• **Source excerpt**
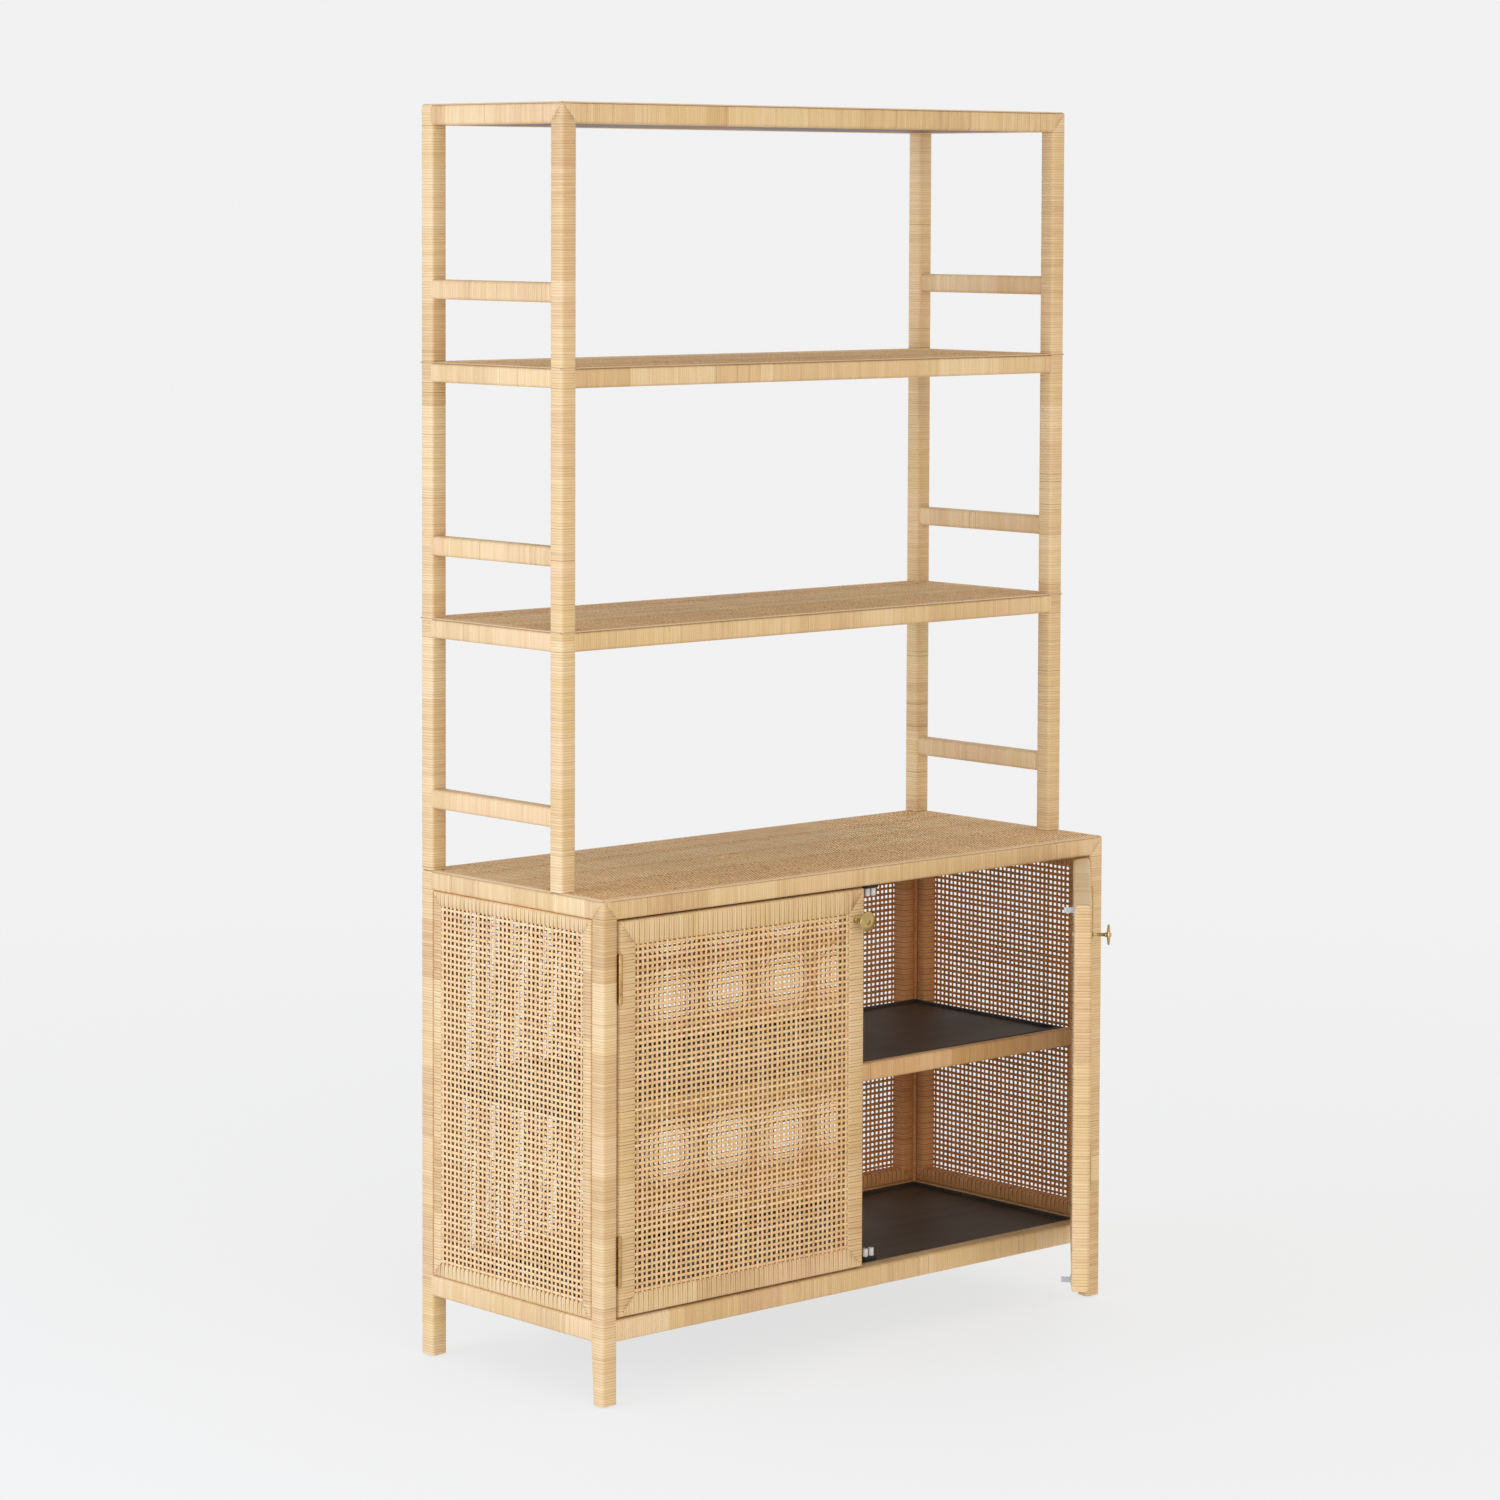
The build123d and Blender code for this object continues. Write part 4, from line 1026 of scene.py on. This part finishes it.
# ---------------- rails between posts
def ring_of_rails(node, front, lower_top=0.0):
    """Four wound rails between four posts."""
    low, high = node_box(node)
    rng = generator(node)
    top = high[2] - lower_top
    x_end = X_IN + OVERLAP
    bars = [
        wound_rail((-x_end, y, low[2]), (x_end, y + BAR, top), 0, rng)
        for y in (front, BACK - BAR)
    ]
    y0, y1 = front + BAR - OVERLAP, BACK - BAR + OVERLAP
    for side in (-1, 1):
        x0, x1 = sorted((side * X_IN, side * X_OUT))
        bars.append(wound_rail((x0, y0, low[2]), (x1, y1, top), 1, rng))
    wrapped(node, bars)


ring_of_rails("bottom_rails", FRONT)
for level in SHELF_LEVELS:
    ring_of_rails(f"shelf_{level}_rails", HUTCH_FRONT, lower_top=BORDER_RISE)
    mat_piece(f"shelf_{level}_mat", POSTS)

GALLERY_HEIGHT = 33.0 * MM    # height of a side rail of the hutch
for side_name in SIDES:
    node = f"gallery_rails_{side_name}"
    low, high = node_box(node)
    rng = generator(node)
    bars = []
    for above in (node_box("cabinet_top_rails")[1][2], *(box[1][2] for box in SHELF_LEVELS.values())):
        top = above + high[2] - SHELF_LEVELS["upper"][1][2]
        start = (low[0], low[1] - OVERLAP, top - GALLERY_HEIGHT)
        end = (high[0], high[1] + OVERLAP, top)
        bars.append(wound_rail(start, end, 1, rng))
    wrapped(node, bars)

# Share of painted shade on every face of the middle shelf's front rail, which stands in shade inside the
# cabinet.
MID_RAIL_PAINTED_SHADE = 0.3
node = "mid_shelf_front_rail"
low, high = node_box(node)
low[0] -= OVERLAP
high[0] += OVERLAP
bar = wound_rail(low, high, 0, generator(node))
wrapped(node, [bar], browned=MID_RAIL_PAINTED_SHADE)


# ---------------- cane panels and doors
STILE_SPREAD = {"panel": 0.2 * MM, "door": 0.3 * MM}     # how far opened gaps spread at the cane
RAIL_SPREAD = {"panel": 1.4 * MM, "door": 0.6 * MM}
CANE_TUCK = 2.0 * MM         # how far the cane runs in under its frame
CANE_INSET = 2.2 * MM        # middle of the cane below the frame's face


def opened(toward, size, spread):
    """How far gaps spread across a member: most at the edge beside the cane, none at the other."""

    def flare(points):
        return np.clip(points[:, 0] * toward / size + 0.5, 0, 1) * spread

    return flare


def panel_members(width, height, thick, stile, bottom, top, kind, rng):
    """Four wound members with mitred corners, in a panel's own axes: a across, b up, c outward."""
    bars = []
    for sign in (-1, 1):
        x0, x1 = (0, stile) if sign < 0 else (width - stile, width)
        origin = np.array([(x0 + x1) / 2, 0, -thick / 2])
        flare = opened(-sign, stile, STILE_SPREAD[kind])
        axes = (Y, X, -Z)
        bar = winding(axes, origin, height, stile, thick, rng, strip=CANE_PITCH[1] / 2, flare=flare)
        edge = 0 if sign < 0 else width
        planes = [
            (Vector((edge, 0, 0)), Vector((-sign * bottom, -stile, 0)).normalized()),
            (Vector((edge, height, 0)), Vector((-sign * top, stile, 0)).normalized()),
        ]
        bars.append(trimmed(bar, planes))
    for sign, rail in ((-1, bottom), (1, top)):
        y0, y1 = (0, rail) if sign < 0 else (height - rail, height)
        origin = np.array([0, (y0 + y1) / 2, -thick / 2])
        flare = opened(-sign, rail, RAIL_SPREAD[kind])
        bar = winding((X, Y, Z), origin, width, rail, thick, rng, strip=CANE_PITCH[0] / 2, flare=flare)
        edge = 0 if sign < 0 else height
        planes = [
            (Vector((0, edge, 0)), Vector((-rail, -sign * stile, 0)).normalized()),
            (Vector((width, edge, 0)), Vector((rail, -sign * stile, 0)).normalized()),
        ]
        bars.append(trimmed(bar, planes))
    return bars


def cane_panel(label, place, size, stile, bottom, top, body="cabinet", split=False):
    """A wound frame and its woven sheet, drawn flat and then placed by a matrix."""
    width, height, thick = size
    rng = generator(label)
    kind = "panel" if body == "cabinet" else "door"
    bars = panel_members(width, height, thick, stile, bottom, top, kind, rng)
    wrapped(f"{label}_frame", bars, body=body, place=place)
    sheet_low = (stile - CANE_TUCK, bottom - CANE_TUCK)
    sheet_high = (width - stile + CANE_TUCK, height - top + CANE_TUCK)
    sheet = cane_sheet(sheet_low, sheet_high, rng)
    place = place @ Matrix.Translation((0, 0, -CANE_INSET))
    if split:
        piece(f"{label}_cane_weft", [sheet[0]], CANE, "cane_weave", body, [f"{label}_cane"], place)
        piece(f"{label}_cane_warp", [sheet[1]], CANE, "cane_weave", body, (), place)
    else:
        piece(f"{label}_cane_weave", sheet, CANE, "cane_weave", body, [f"{label}_cane"], place)


def panel_place(origin, across):
    """Places a panel's own axes: a across, b up, c outward."""
    turn = np.column_stack([across, Z, np.cross(across, Z)])
    return Matrix.Translation(Vector(origin)) @ Matrix(turn.tolist()).to_4x4()


def panel_measures(label, axis):
    """Corners of a panel's frame, its size (across, up, through) and its members' widths."""
    low, high = node_box(f"{label}_frame")
    cane_low, cane_high = node_box(f"{label}_cane")
    members = (cane_low[axis] - low[axis], cane_low[2] - low[2], high[2] - cane_high[2])
    return low, high, (high - low)[[axis, 2, 1 - axis]], members


low, high, size, members = panel_measures("side_panel_left", 1)
cane_panel("side_panel_left", panel_place((low[0], high[1], low[2]), -Y), size, *members)
low, high, size, members = panel_measures("side_panel_right", 1)
cane_panel("side_panel_right", panel_place((high[0], low[1], low[2]), Y), size, *members)
low, high, size, members = panel_measures("back_panel", 0)
cane_panel("back_panel", panel_place((high[0], high[1], low[2]), -X), size, *members, split=True)

# The left door is closed at rest.  The right door is its mirror image, swung open about its pin.
joints = {joint["name"]: joint for joint in frame["joints"]}
hinge = joints["door_right_hinge"]
swing = -math.radians(hinge["range_deg"][0])
pin = Matrix.Translation(Vector(hinge["pos_m"]))
open_right = pin @ Matrix.Rotation(swing, 4, "Z") @ pin.inverted() @ Matrix.Scale(-1, 4, (1, 0, 0))
DOOR_PLACES = {"left": Matrix.Identity(4), "right": open_right}

low, high, size, members = panel_measures("door_left", 0)
flat = panel_place(low, X)
for side_name, place in DOOR_PLACES.items():
    label = f"door_{side_name}"
    cane_panel(label, place @ flat, size, *members, body=label)


# ---------------- turned and cast pieces
LATHE_SIDES = 64


def lathe(profile, direction, origin):
    """A solid turned about a level axis: profile is (radius, distance along it), from end to end."""
    side = np.cross(direction, Z)
    other = np.cross(direction, side)
    angles = np.arange(LATHE_SIDES) * 2 * math.pi / LATHE_SIDES
    radial = np.cos(angles)[:, None] * side + np.sin(angles)[:, None] * other
    rings = [origin + d * direction + r * radial for r, d in profile[1:-1]]
    ends = [origin + d * direction for _, d in (profile[0], profile[-1])]
    verts = np.concatenate([*rings, ends])
    quads = tube_faces(len(rings), LATHE_SIDES)[3]
    j = np.arange(LATHE_SIDES)
    j2 = (j + 1) % LATHE_SIDES
    start = len(rings) * LATHE_SIDES
    last_ring = start - LATHE_SIDES
    fans = np.concatenate([
        np.stack([np.full(LATHE_SIDES, start), j2, j], -1),
        np.stack([np.full(LATHE_SIDES, start + 1), last_ring + j, last_ring + j2], -1),
    ])
    return Part(verts, quads).with_faces(Part(verts, fans))


def arc(centre, radius, start, end, steps):
    """Points of a profile along an arc, angles in degrees from the radial direction."""
    angles = [math.radians(start + (end - start) * i / steps) for i in range(steps + 1)]
    return [(centre[0] + radius * math.cos(a), centre[1] + radius * math.sin(a)) for a in angles]


low, high = node_box("door_left_knob")
centre = (low + high) / 2
radius = (high[0] - low[0]) / 2
reach = high[1] - low[1]
BASE, STEM, COLLAR, EYE = 5.8 * MM, 2.9 * MM, 3.8 * MM, 3.6 * MM     # radii
BASE_HEIGHT, COLLAR_HEIGHT, RIM_ROUND, EYE_RISE = 1.4 * MM, 3.0 * MM, 1.8 * MM, 1.5 * MM
DISC_THICK = 6.2 * MM
BEAD = 0.2 * MM              # rounding of the base's and the collar's edges
disc_front = reach - EYE_RISE
disc_back = disc_front - DISC_THICK
disc_middle = (disc_front + disc_back) / 2
profile = [(0, 0), (BASE - BEAD, 0), (BASE, BEAD), (BASE, BASE_HEIGHT)]
profile += arc((BASE, BASE_HEIGHT + BASE - STEM), BASE - STEM, 270, 180, 6)
profile += [(STEM, disc_back - COLLAR_HEIGHT), (COLLAR - BEAD, disc_back - COLLAR_HEIGHT)]
profile += [(COLLAR, disc_back - COLLAR_HEIGHT + BEAD), (COLLAR, disc_back)]
profile += arc((radius - RIM_ROUND, disc_middle), RIM_ROUND, -78, 78, 10)
profile += [(EYE, disc_front)]
profile += arc((EYE - EYE_RISE, disc_front), EYE_RISE, 0, 90, 5)
profile += [(0, reach)]
for side_name, place in DOOR_PLACES.items():
    turned = lathe(profile, -Y, np.array([centre[0], high[1], centre[2]]))
    door = f"door_{side_name}"
    piece(f"{door}_knob_turned", [turned], BRASS, "brass", door, [f"{door}_knob"], place)


# ---------------- CAD pieces that stay
def dress(names, material, bevel=0.0):
    """Gives CAD nodes their material and, where wanted, softened edges."""
    for name in names:
        item = frame["nodes"][name]
        item.data.materials.clear()
        item.data.materials.append(material)
        if bevel:
            modifier = item.modifiers.new("softened", "BEVEL")
            modifier.width = bevel
            modifier.segments = 2
            modifier.limit_method = "ANGLE"
            modifier.angle_limit = math.radians(40)


BOARDS = ["cabinet_top_board", "hutch_top_board", "floor_board", "floor_rim"]
BOARDS += ["shelf_upper_board", "shelf_lower_board", "mid_shelf_board", "mid_shelf_rim", "mid_shelf_cleats"]
HINGES = [f"hinge_{side}_{part}" for side in SIDES for part in ("leg_leaves", "door_leaves", "pins")]
SCREWS = ["hinge_leg_screws", "hinge_left_door_screws", "hinge_right_door_screws"]
KNOB_SCREWS = ["door_left_knob_screw", "door_right_knob_screw"]
dress(BOARDS, DARK_BOARD, bevel=0.6 * MM)
dress(["hutch_ceiling_board"], BROWN_BOARD, bevel=0.6 * MM)
dress(HINGES, HINGE_BRASS, bevel=0.2 * MM)
dress(SCREWS, HINGE_BRASS)
dress(KNOB_SCREWS, STEEL)
dress(["catch_brackets"], BLACK, bevel=0.2 * MM)
dress(["door_left_strikes", "door_right_strikes"], ZINC, bevel=0.2 * MM)
dress(["catch_rollers"], ROLLER, bevel=0.4 * MM)
dress(["foot_glides"], FOOT, bevel=1.0 * MM)
dress(["frame_dowels", "hutch_dowels"], DOWEL)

• **Given problem**
Please write out exactly the lines from the start of the data through the line that contains "far gaps spread", both ends included, and nothing else.

• **Reply to the exercise**
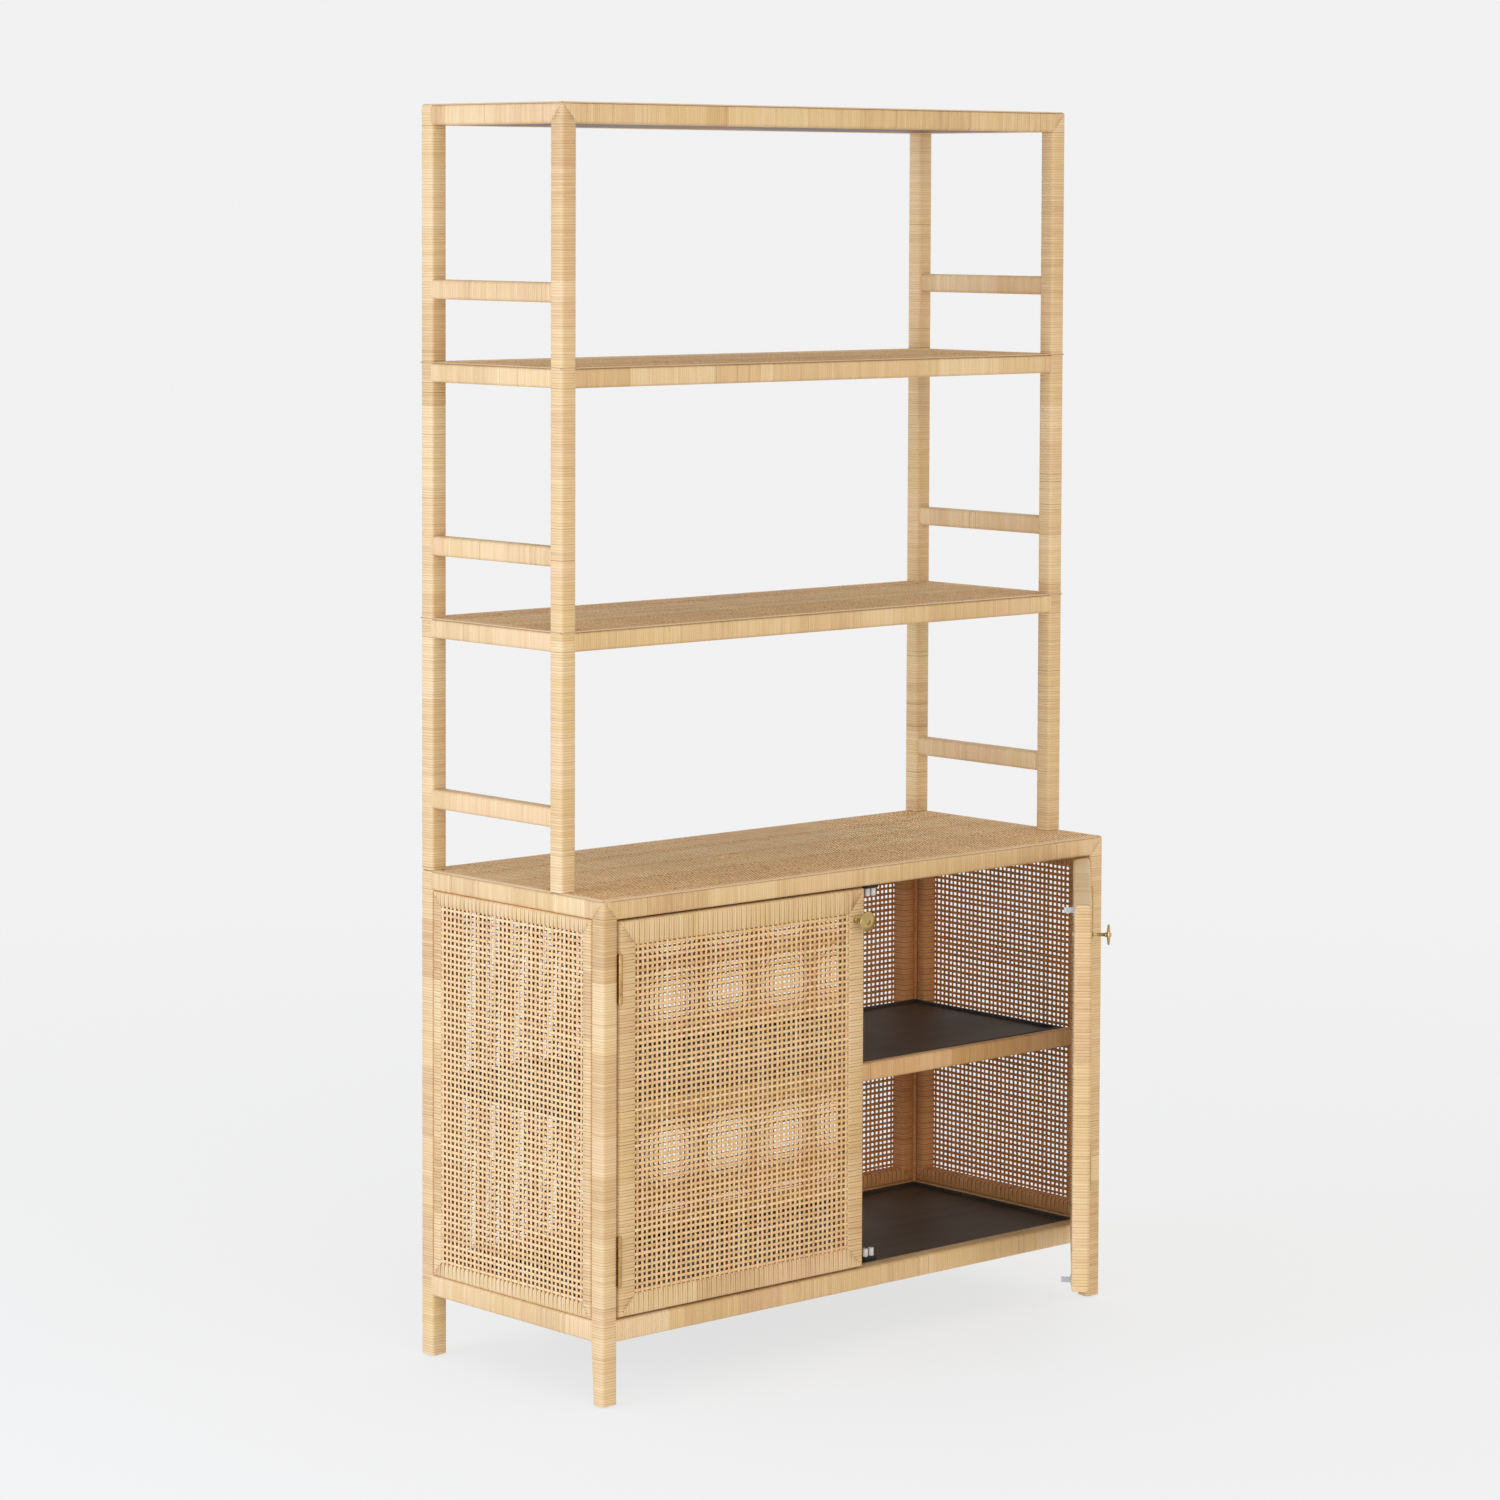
The build123d and Blender code for this object continues. Write part 4, from line 1026 of scene.py on. This part finishes it.
# ---------------- rails between posts
def ring_of_rails(node, front, lower_top=0.0):
    """Four wound rails between four posts."""
    low, high = node_box(node)
    rng = generator(node)
    top = high[2] - lower_top
    x_end = X_IN + OVERLAP
    bars = [
        wound_rail((-x_end, y, low[2]), (x_end, y + BAR, top), 0, rng)
        for y in (front, BACK - BAR)
    ]
    y0, y1 = front + BAR - OVERLAP, BACK - BAR + OVERLAP
    for side in (-1, 1):
        x0, x1 = sorted((side * X_IN, side * X_OUT))
        bars.append(wound_rail((x0, y0, low[2]), (x1, y1, top), 1, rng))
    wrapped(node, bars)


ring_of_rails("bottom_rails", FRONT)
for level in SHELF_LEVELS:
    ring_of_rails(f"shelf_{level}_rails", HUTCH_FRONT, lower_top=BORDER_RISE)
    mat_piece(f"shelf_{level}_mat", POSTS)

GALLERY_HEIGHT = 33.0 * MM    # height of a side rail of the hutch
for side_name in SIDES:
    node = f"gallery_rails_{side_name}"
    low, high = node_box(node)
    rng = generator(node)
    bars = []
    for above in (node_box("cabinet_top_rails")[1][2], *(box[1][2] for box in SHELF_LEVELS.values())):
        top = above + high[2] - SHELF_LEVELS["upper"][1][2]
        start = (low[0], low[1] - OVERLAP, top - GALLERY_HEIGHT)
        end = (high[0], high[1] + OVERLAP, top)
        bars.append(wound_rail(start, end, 1, rng))
    wrapped(node, bars)

# Share of painted shade on every face of the middle shelf's front rail, which stands in shade inside the
# cabinet.
MID_RAIL_PAINTED_SHADE = 0.3
node = "mid_shelf_front_rail"
low, high = node_box(node)
low[0] -= OVERLAP
high[0] += OVERLAP
bar = wound_rail(low, high, 0, generator(node))
wrapped(node, [bar], browned=MID_RAIL_PAINTED_SHADE)


# ---------------- cane panels and doors
STILE_SPREAD = {"panel": 0.2 * MM, "door": 0.3 * MM}     # how far opened gaps spread at the cane
RAIL_SPREAD = {"panel": 1.4 * MM, "door": 0.6 * MM}
CANE_TUCK = 2.0 * MM         # how far the cane runs in under its frame
CANE_INSET = 2.2 * MM        # middle of the cane below the frame's face


def opened(toward, size, spread):
    """How far gaps spread across a member: most at the edge beside the cane, none at the other."""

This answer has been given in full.